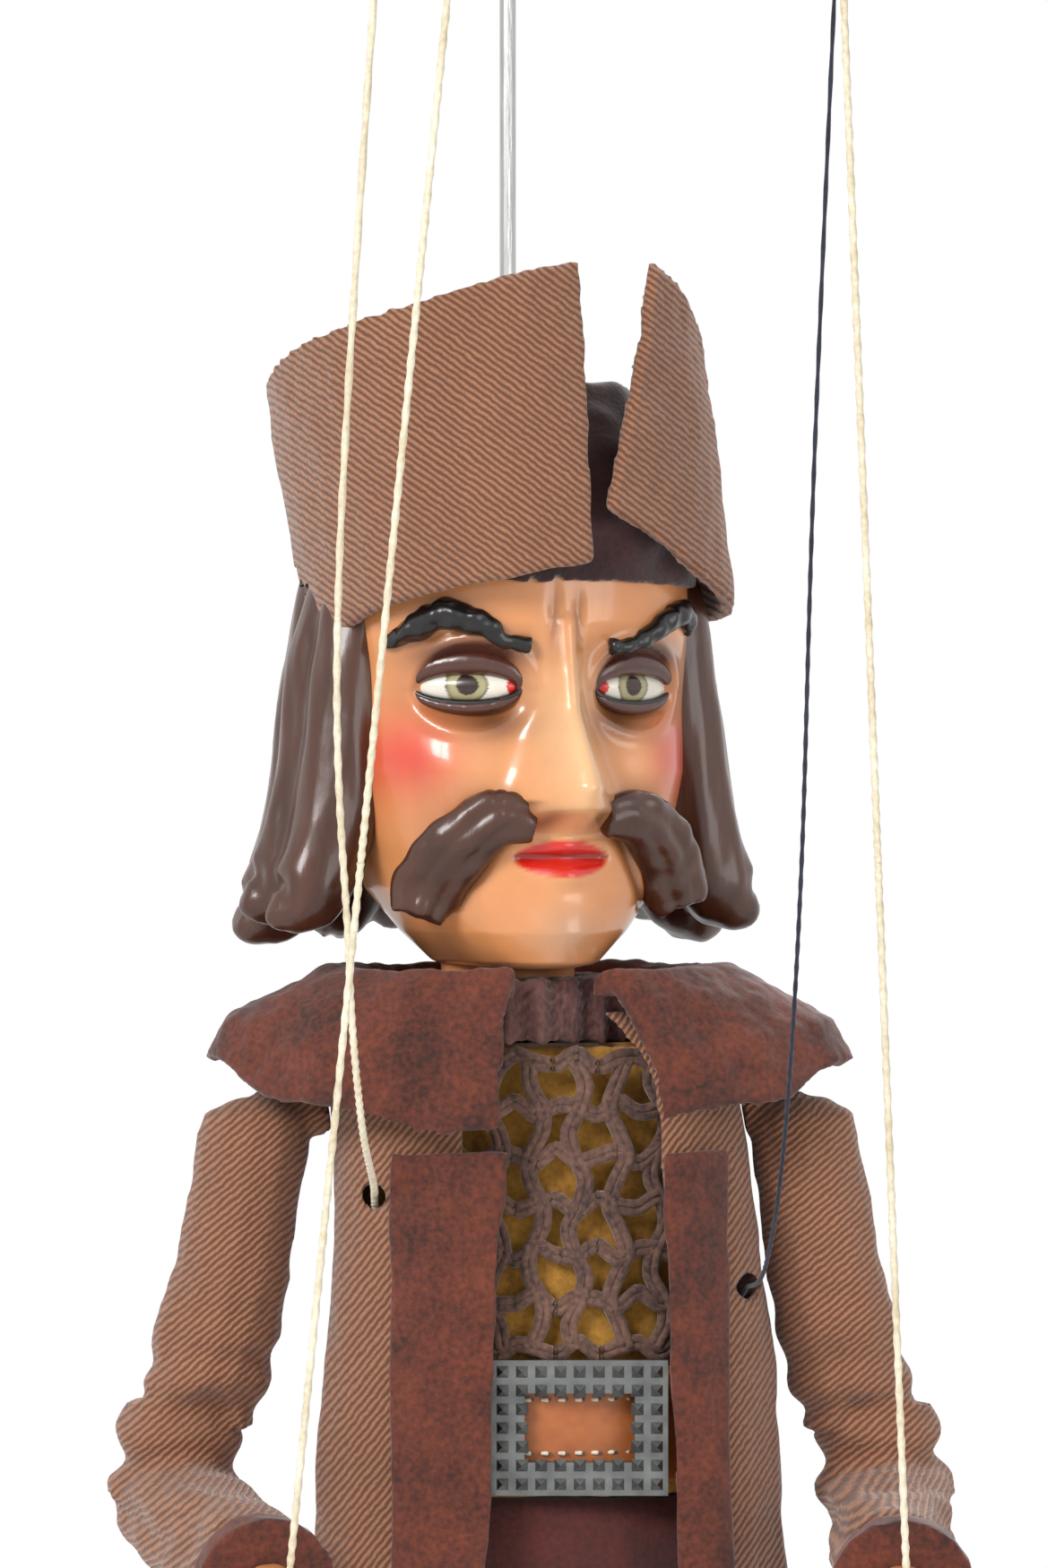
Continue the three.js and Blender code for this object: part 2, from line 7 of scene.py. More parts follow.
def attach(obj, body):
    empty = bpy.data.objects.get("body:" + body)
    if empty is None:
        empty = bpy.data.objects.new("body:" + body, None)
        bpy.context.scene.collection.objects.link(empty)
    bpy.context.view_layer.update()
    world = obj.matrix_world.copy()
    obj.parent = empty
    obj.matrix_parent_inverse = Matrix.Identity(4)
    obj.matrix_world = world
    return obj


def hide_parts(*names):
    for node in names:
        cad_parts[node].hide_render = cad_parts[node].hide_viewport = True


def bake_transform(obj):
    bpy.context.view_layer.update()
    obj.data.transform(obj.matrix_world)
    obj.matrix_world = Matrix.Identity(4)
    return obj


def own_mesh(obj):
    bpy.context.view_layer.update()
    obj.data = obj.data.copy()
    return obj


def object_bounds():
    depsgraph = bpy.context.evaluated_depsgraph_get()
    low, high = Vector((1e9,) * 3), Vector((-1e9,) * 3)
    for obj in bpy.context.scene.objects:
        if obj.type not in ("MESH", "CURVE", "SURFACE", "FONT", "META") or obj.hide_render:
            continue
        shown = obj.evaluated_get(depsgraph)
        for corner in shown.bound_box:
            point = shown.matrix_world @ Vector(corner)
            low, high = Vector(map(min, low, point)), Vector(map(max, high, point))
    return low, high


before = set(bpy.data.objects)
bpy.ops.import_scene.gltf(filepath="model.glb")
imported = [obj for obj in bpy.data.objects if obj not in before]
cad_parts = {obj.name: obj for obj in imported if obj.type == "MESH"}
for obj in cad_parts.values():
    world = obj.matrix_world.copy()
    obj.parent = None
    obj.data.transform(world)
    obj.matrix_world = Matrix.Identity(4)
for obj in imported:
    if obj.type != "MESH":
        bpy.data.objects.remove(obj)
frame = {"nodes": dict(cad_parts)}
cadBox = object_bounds()
scene = bpy.context.scene

# figure millimetres: height from the underside of the chin, front faces -Y
origin = {"x": -4.0, "y": 2.0, "z": 359.0, "faceTurn": 20.0}
turnSin = math.sin(math.radians(origin["faceTurn"]))
turnCos = math.cos(math.radians(origin["faceTurn"]))


def place(x, y, z):
    return Vector(((x - origin["x"]) / 1000, (y - origin["y"]) / 1000, (z - origin["z"]) / 1000))


def faced(x, y, z):  # a place on the head, which looks a little to +X
    return place(origin["x"] + turnCos * x - turnSin * y, origin["y"] + turnSin * x + turnCos * y, z)


def unfaced(point):
    x, y, z = point.x * 1000, point.y * 1000, point.z * 1000 + origin["z"]
    return Vector((turnCos * x + turnSin * y, -turnSin * x + turnCos * y, z))


def figure(point):
    return Vector((point.x * 1000 + origin["x"], point.y * 1000 + origin["y"], point.z * 1000 + origin["z"]))


def lin(r, g, b):
    def one(c):
        c /= 255
        return c / 12.92 if c <= 0.04045 else ((c + 0.055) / 1.055) ** 2.4
    return (one(r), one(g), one(b), 1)


def read(table, key):
    for (k0, v0), (k1, v1) in zip(table, table[1:]):
        if min(k0, k1) <= key <= max(k0, k1):
            return v0 + (v1 - v0) * (key - k0) / (k1 - k0)
    return table[0][1] if abs(key - table[0][0]) < abs(key - table[-1][0]) else table[-1][1]


def bell(d, width):
    return math.exp(-(d / width) ** 2)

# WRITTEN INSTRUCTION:
Copy out every line of the data that includes "empty".

# SOLVED PROBLEM:
    empty = bpy.data.objects.get("body:" + body)
    if empty is None:
        empty = bpy.data.objects.new("body:" + body, None)
        bpy.context.scene.collection.objects.link(empty)
    obj.parent = empty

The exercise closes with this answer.